--- Instructions for the task ---
Repeat exactly the lines from the start of the material below up to and including the "angle = SLEEVE_HONEYCOMB_AT[side]" line.

--- Source excerpt ---
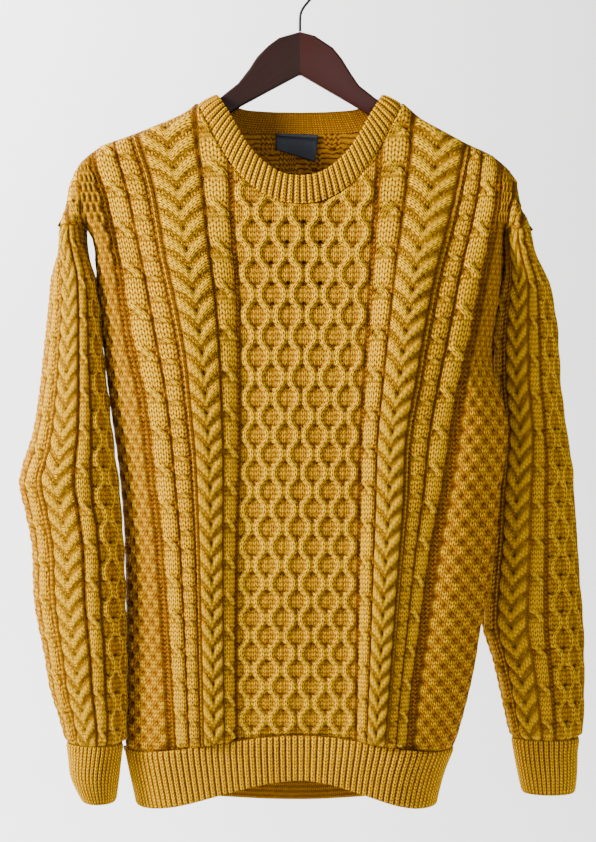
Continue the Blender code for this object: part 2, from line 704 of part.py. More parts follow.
def make_sleeve(name, side):
    """Sleeve from its seam at the arm down to the cuff."""
    mesh = bmesh.new()
    top = SLEEVE_SEAM_DOWN[side] + SEAM_GAP
    bottom = CUFF_SEAM_DOWN[side]
    columns = sleeve_columns()
    layers = {}
    for outer in (True, False):
        runs = []
        for number, (kind, index, turn) in enumerate(columns):
            if not outer and number % 2:
                continue
            steps = STEPS[kind]
            offsets = SLEEVE_TOP_ROWS if outer else SLEEVE_INNER_ROWS
            rows = [top + step for step in offsets] + [bottom]
            if outer:
                count = math.ceil(sleeve_repeat(top + 28.0) * steps)
                while sleeve_level(count / steps) < bottom - CLOSEST_ROWS:
                    rows.append(sleeve_level(count / steps))
                    count += 1
            rows = sorted(rows)
            angle = SLEEVE_HONEYCOMB_AT[side] + turn

            def point_at(level):
                if not outer:
                    return sleeve_inside(side, angle, level), 0.0
                at_end = level in (rows[0], rows[-1])
                height = stitch_height(kind, index, sleeve_repeat(level), steps)
                if kind == "honeycomb" and height == 0 and top + SLEEVE_BLEND < level < bottom - 2 * CELL_DROP:
                    level += CELL_DROP
                point = sleeve_section(side, angle, level)
                out = sleeve_out(side, angle, level, at_end)
                height *= fade(level, rows[0], rows[-1])
                towards_body = max(-side * math.sin(angle), 0.0)
                height *= 1 - towards_body * (1 - smooth((level - top - 30.0) / 60.0))
                return point + out * height, height

            runs.append((number, add_run(mesh, rows, point_at)))
        runs.append((len(columns), runs[0][1]))
        for (_, left), (_, right) in zip(runs, runs[1:]):
            zip_strip(mesh, left, right)
        layers[outer] = runs
    for end in (0, -1):
        rims = [[((number - 1) * 10.0 if number and not outer else number * 10.0, 0.0, run[end][2])
                 for number, run in layers[outer]] for outer in (True, False)]
        zip_strip(mesh, *rims)
    return finish_mesh(name, mesh)


def make_cuff(name, side):
    """Ribbed cuff under the sleeve."""
    count = CUFF_RIBS * 2
    top = CUFF_SEAM_DOWN[side] + SEAM_GAP
    levels = (top, CUFF_EDGE_DOWN)
    outer_rings = []
    inner_rings = []
    for row, down in enumerate(levels):
        for picked, rings, outer in ((range(count), outer_rings, True),
                                     (range(0, count, 2), inner_rings, False)):
            ring = []
            for k in picked:
                angle = math.tau * k / count
                point = sleeve_section(side, angle, down)
                out = sleeve_out(side, angle, down, row == 0)
                ring.append((k, point + out * (rib_height(k) if outer else -WALL)))
            rings.append(ring)
    return ring_solid(name, outer_rings, inner_rings)


def neck_corners(face):
    """Corner points of the panel's neckline, as (x, down), from -X to +X."""
    corners = []
    for column in body_columns():
        if column.zone == "arm":
            continue
        top = column_top(face, column, 240.0)
        if abs(column.place(top)) <= NECK_HALF + 25:
            corners.append((column.place(top), top))
    return corners


def make_neckband():
    """Ribbed band: sewn to the neckline below, leaning in at its top edge."""
    count = BAND_RIBS * 2
    corners = {face: np.array(neck_corners(face)) for face in (FRONT, BACK)}
    seam_points = []
    seam_outs = []
    top_points = []
    for k in range(count):
        turn = math.tau * k / count
        share = math.sin(turn)
        face = FRONT if math.cos(turn) > 0 else BACK
        x = share * (NECK_HALF - 1.0)
        corner = corners[face]
        on_neck = float(np.interp(x, corner[:, 0], corner[:, 1]))
        down = min(on_neck, neck_down[face](abs(x)))
        point, out = cloth(face, x, down)
        top_x = share * BAND_TOP[face]["out"][-1]
        top = Vector((top_x, point.y * BAND_LEAN, -(band_top_down[face](abs(top_x)) + DATUM_BELOW_RAIL)))
        rise = (top - point).normalized()
        at_shoulder = 1 - smooth(abs(math.cos(turn)) / BAND_CALM)
        seam_points.append(point + rise * (BAND_CLEAR + at_shoulder * BAND_SHOULDER_CLEAR))
        top_points.append(top)
        out -= rise * out.dot(rise)
        seam_outs.append(out.normalized())
    outer_rings = []
    inner_rings = []
    for share, swell in ((1.0, 0.0), (0.5, BAND_SWELL), (0.0, 0.0)):
        outer_ring = []
        inner_ring = []
        for k in range(count):
            turn = math.tau * k / count
            open_share = smooth(abs(math.cos(turn)) / BAND_CALM)
            base = seam_points[k].lerp(top_points[k], share) + seam_outs[k] * swell * open_share
            outer_ring.append((k, base + seam_outs[k] * rib_height(k) * open_share))
            if k % 2 == 0 or abs(math.cos(turn)) < BAND_CALM:
                inner_ring.append((k, base - seam_outs[k] * WALL))
        outer_rings.append(outer_ring)
        if swell == 0:
            inner_rings.append(inner_ring)
    return ring_solid("neckband", outer_rings, inner_rings)


def make_label():
    """Blank satin label inside the back neck, made from the back's own points, moved in."""
    mesh = bmesh.new()
    corners = [Vector((x, 0.0, down)) for x, down in LABEL_CORNERS]
    across = 6
    layers = []
    for clear in (LABEL_CLEAR, LABEL_CLEAR + LABEL_THICK):
        rows = []
        for edge in ((0, 1), (3, 2)):
            row = []
            for k in range(across + 1):
                spot = corners[edge[0]].lerp(corners[edge[1]], k / across)
                point, out = cloth(BACK, spot.x, spot.z)
                row.append((k * 10.0, 0.0, mesh.verts.new((point - out * (WALL + clear)) * MM)))
            rows.append(row)
        zip_strip(mesh, rows[0], rows[1])
        layers.append(rows)
    for k in (0, 1):
        zip_strip(mesh, layers[0][k], layers[1][k])
        sides = [[(0.0, 0.0, rows[0][-k][2]), (10.0, 0.0, rows[1][-k][2])] for rows in layers]
        zip_strip(mesh, *sides)
    return finish_mesh("label", mesh)


def hanger_outline():
    """Outline of the hanger as (x, down), clockwise: arms lie just under the shoulder seams."""
    tops = {}
    unders = {}
    for side in (-1, 1):
        arm = []
        for out, down in zip(SHOULDER[side]["out"], SHOULDER[side]["down"]):
            if 112 < out < HANGER_END_OUT:
                ahead = shoulder_out[side](down + 2) - shoulder_out[side](down - 2)
                slope = Vector((ahead, 4.0)).normalized()
                arm.append((out - slope.y * HANGER_SEAT, down + slope.x * HANGER_SEAT))
        arm.append((HANGER_END_OUT, arm[-1][1] + 9.0))
        tops[side] = [(side * out, down) for out, down in HANGER_TOP[side] + arm]
        lower = [(out - 6.0, down + HANGER_ARM_DEEP) for out, down in arm[:-1]]
        lower.append((HANGER_END_OUT - 3.0, arm[-1][1] + HANGER_ARM_DEEP * 0.6))
        unders[side] = [(side * out, down) for out, down in [HANGER_UNDER[side]] + lower]
    return tops[-1][::-1] + tops[1] + unders[1][::-1] + [HANGER_NOTCH] + unders[-1]


def make_hanger():
    """Flat wooden hanger with eased edges."""
    mesh = bmesh.new()
    outline = [mesh.verts.new((x * MM, -HANGER_HALF_THICK * MM, -(down + DATUM_BELOW_RAIL) * MM))
               for x, down in hanger_outline()]
    face = mesh.faces.new(outline)
    grown = bmesh.ops.extrude_face_region(mesh, geom=[face])
    moved = [item for item in grown["geom"] if isinstance(item, bmesh.types.BMVert)]
    bmesh.ops.translate(mesh, verts=moved, vec=(0, 2 * HANGER_HALF_THICK * MM, 0))
    hanger = finish_mesh("hanger", mesh)
    ease = hanger.modifiers.new("ease", "BEVEL")
    ease.width = HANGER_BEVEL * MM
    ease.segments = 1
    ease.limit_method = "ANGLE"
    ease.angle_limit = math.radians(50)
    return hanger


def make_hook():
    """Wire hook: a stem, a short bend and a round bow, drawn as one wire with flat ends."""
    points = list(HOOK_STEM)
    centre = HOOK_RADIUS - HOOK_WIRE - DATUM_BELOW_RAIL
    for degrees in range(-30, 196, 24):
        angle = math.radians(degrees)
        points.append((HOOK_RADIUS * math.cos(angle), centre - HOOK_RADIUS * math.sin(angle)))
    data = bpy.data.curves.new("hook", "CURVE")
    data.dimensions = "3D"
    data.bevel_depth = HOOK_WIRE * MM
    data.bevel_resolution = 2
    data.use_fill_caps = True
    spline = data.splines.new("POLY")
    spline.points.add(len(points) - 1)
    for spot, (x, down) in zip(spline.points, points):
        spot.co = (x * MM, 0.0, -(down + DATUM_BELOW_RAIL) * MM, 1.0)
    return bpy.data.objects.new("hook", data)


def material(name):
    """Principled material with this part's colour, roughness and metal."""
    made = bpy.data.materials.get(name)
    if made is None:
        made = bpy.data.materials.new(name)
        made.use_nodes = True
        made.diffuse_color = MATERIALS[name]["color"]
        shader = made.node_tree.nodes["Principled BSDF"]
        shader.inputs["Base Color"].default_value = MATERIALS[name]["color"]
        shader.inputs["Roughness"].default_value = MATERIALS[name]["roughness"]
        shader.inputs["Metallic"].default_value = MATERIALS[name]["metallic"]
    return made


def place(collection, made, finish):
    made.data.materials.append(material(finish))
    collection.objects.link(made)


def main():
    for leftover in list(bpy.data.objects):
        bpy.data.objects.remove(leftover, do_unlink=True)
    collection = bpy.data.collections.new("crewneck_sweater_on_hanger")
    bpy.context.scene.collection.children.link(collection)
    place(collection, make_panel("front", FRONT), "knit")
    place(collection, make_panel("back", BACK), "knit")
    place(collection, make_hem("hem_front", FRONT), "rib_knit")
    place(collection, make_hem("hem_back", BACK), "rib_knit")
    place(collection, make_sleeve("sleeve_wearer_right", -1), "knit")
    place(collection, make_sleeve("sleeve_wearer_left", 1), "knit")
    place(collection, make_cuff("cuff_wearer_right", -1), "rib_knit")
    place(collection, make_cuff("cuff_wearer_left", 1), "rib_knit")
    place(collection, make_neckband(), "rib_knit")
    place(collection, make_label(), "satin")
    place(collection, make_hanger(), "wood")
    place(collection, make_hook(), "wire")


main()
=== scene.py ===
# Cable-knit sweater on a wooden hanger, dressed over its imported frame.
# Tables are in millimetres: "down" from just above the shoulders, "out" from the middle.
import math

import bmesh
import bpy
import numpy as np
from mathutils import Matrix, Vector


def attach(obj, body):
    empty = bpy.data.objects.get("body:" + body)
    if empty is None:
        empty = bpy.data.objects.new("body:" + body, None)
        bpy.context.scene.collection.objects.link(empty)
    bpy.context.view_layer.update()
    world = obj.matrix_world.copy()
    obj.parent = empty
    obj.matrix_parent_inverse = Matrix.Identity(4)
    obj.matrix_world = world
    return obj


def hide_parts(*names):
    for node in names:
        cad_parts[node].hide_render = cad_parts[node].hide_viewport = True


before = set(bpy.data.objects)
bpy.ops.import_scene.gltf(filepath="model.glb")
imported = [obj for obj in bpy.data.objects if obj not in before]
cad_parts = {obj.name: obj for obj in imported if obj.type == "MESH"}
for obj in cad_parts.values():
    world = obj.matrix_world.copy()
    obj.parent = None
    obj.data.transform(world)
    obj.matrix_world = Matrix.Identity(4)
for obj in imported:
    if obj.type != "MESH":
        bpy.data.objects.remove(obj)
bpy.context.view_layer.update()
print("frame loaded")

mm = 0.001
front, back = -1, 1
datum = 58.5  # the datum level lies this far below the rail

shape = {
    "wall": 3.0,
    "gap": 0.3,
    "shoulderDown": {-1: [102, 113, 127, 137, 144, 154, 162, 177, 189, 200, 211, 228],
                     1: [102, 109, 118, 132, 143, 155, 166, 180, 193, 207, 221, 232]},
    "shoulderOut": {-1: [102, 116, 148, 173, 193, 209, 218, 226, 230, 232, 234.5, 239],
                    1: [102, 109.5, 120, 145, 165, 190, 204, 215, 218, 220, 226, 230]},
    "sleeveSeam": {-1: 228.0, 1: 232.0},
    "sideDown": {-1: [150, 200, 228, 240, 300, 350, 400, 470, 530, 600, 700, 742, 764, 787, 812],
                 1: [160, 200, 232, 261, 289, 329, 350, 366, 386, 410, 427, 467, 492, 536, 590,
                     626, 664, 704, 742, 770, 790, 812]},
    "sideOut": {-1: [219, 215.5, 213, 206, 201.5, 195.5, 189.5, 180, 175, 173, 173, 174, 170, 165,
                     160],
                1: [210, 207, 202, 201, 199, 193, 189.5, 191, 197, 204, 206.5, 203, 199, 195, 188,
                    180, 174, 165, 154, 143, 137.5, 133]},
    "gutterDown": [150, 240, 300, 440, 540, 640, 745],
    "gutterOut": {-1: [68, 64.5, 60, 59, 62, 63, 62], 1: [78, 71.5, 68, 59.5, 57.5, 56.5, 55]},
    "lineOneDown": {-1: [120, 145, 180, 225, 261, 300, 356, 409, 455, 500, 600, 745],
                    1: [120, 148, 177, 211, 240, 272, 310, 340, 381, 436, 498, 574, 680, 745]},
    "lineOneOut": {-1: [168, 162, 150, 140, 133, 124, 113, 107, 102.5, 100, 97, 94],
                   1: [172, 166, 160, 152, 144, 135, 127, 121, 114, 104, 101, 95, 87, 82]},
    "lineTwoDown": {-1: [140, 170, 200, 234, 270, 305, 350, 391, 436, 475, 521, 567, 641, 745],
                    1: [150, 176, 207, 240, 287, 350, 368, 406, 452, 498, 536, 574, 626, 680,
                        745]},
    "lineTwoOut": {-1: [210, 205, 195, 187, 179, 174, 166, 155.5, 149, 145, 138.5, 134.5, 129,
                        123],
                   1: [198, 198, 196, 190, 180, 167, 162, 154, 147, 139, 131, 125, 118, 110,
                       105]},
    "depthDown": [95, 130, 160, 200, 240, 300, 400, 500, 600, 700, 745, 812],
    "depth": {front: [15, 24, 33, 44, 54, 64, 73, 74, 72, 69, 65, 52],
              back: [15, 21, 28, 38, 48, 58, 67, 70, 70, 70, 69, 66]},
    "shoulderRound": ([95, 160, 228, 240], [22, 20, 13, 13]),
    "sideRound": ([95, 232, 262, 300, 400, 745], [13, 13, 24, 38, 48, 56]),
    "neckHalf": 102.0,
    "neckOut": {front: [0, 16, 32, 45, 58, 70, 81, 90, 97, 102],
                back: [0, 40, 60, 75, 88, 97, 102]},
    "neckDown": {front: [207.5, 206, 200, 192, 180, 165, 147, 129, 115, 103.5],
                 back: [131.5, 131, 129, 124, 116, 109, 103.5]},
    "hemSeam": {front: (727.0, 745.0), back: (752.0, 745.0)},
    "hemEdge": {front: (772.0, 803.0), back: (809.0, 803.0)},
    "repeatDown": [75, 116, 399, 579, 647, 711, 850],
    "repeatCount": [-4, -3, 4, 9, 11, 13, 17.3],
}


def smooth(t):
    t = np.clip(t, 0.0, 1.0)
    return t * t * (3 - 2 * t)


def limited(slope, rise):
    return np.where(slope * rise <= 0, 0.0,
                    np.sign(slope) * np.minimum(np.abs(slope), 2.5 * np.abs(rise)))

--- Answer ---
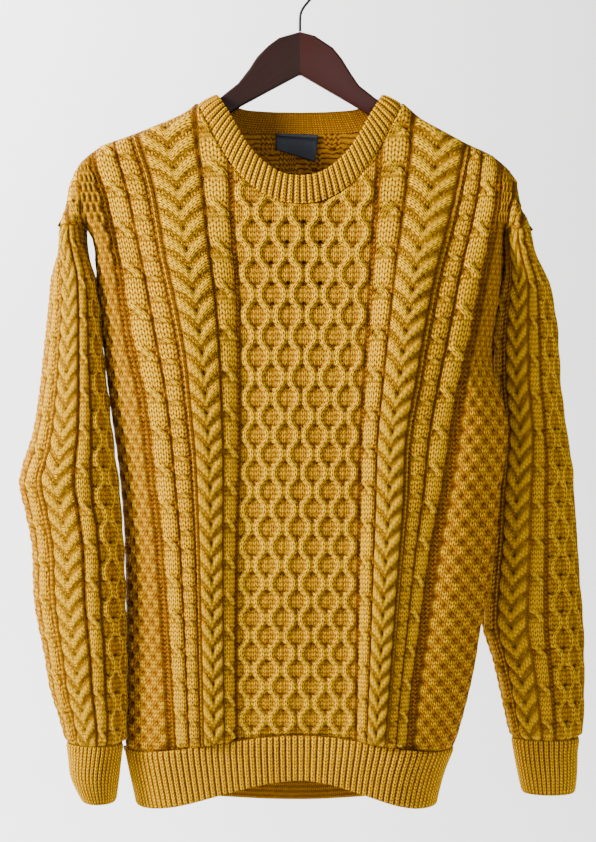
Continue the Blender code for this object: part 2, from line 704 of part.py. More parts follow.
def make_sleeve(name, side):
    """Sleeve from its seam at the arm down to the cuff."""
    mesh = bmesh.new()
    top = SLEEVE_SEAM_DOWN[side] + SEAM_GAP
    bottom = CUFF_SEAM_DOWN[side]
    columns = sleeve_columns()
    layers = {}
    for outer in (True, False):
        runs = []
        for number, (kind, index, turn) in enumerate(columns):
            if not outer and number % 2:
                continue
            steps = STEPS[kind]
            offsets = SLEEVE_TOP_ROWS if outer else SLEEVE_INNER_ROWS
            rows = [top + step for step in offsets] + [bottom]
            if outer:
                count = math.ceil(sleeve_repeat(top + 28.0) * steps)
                while sleeve_level(count / steps) < bottom - CLOSEST_ROWS:
                    rows.append(sleeve_level(count / steps))
                    count += 1
            rows = sorted(rows)
            angle = SLEEVE_HONEYCOMB_AT[side] + turn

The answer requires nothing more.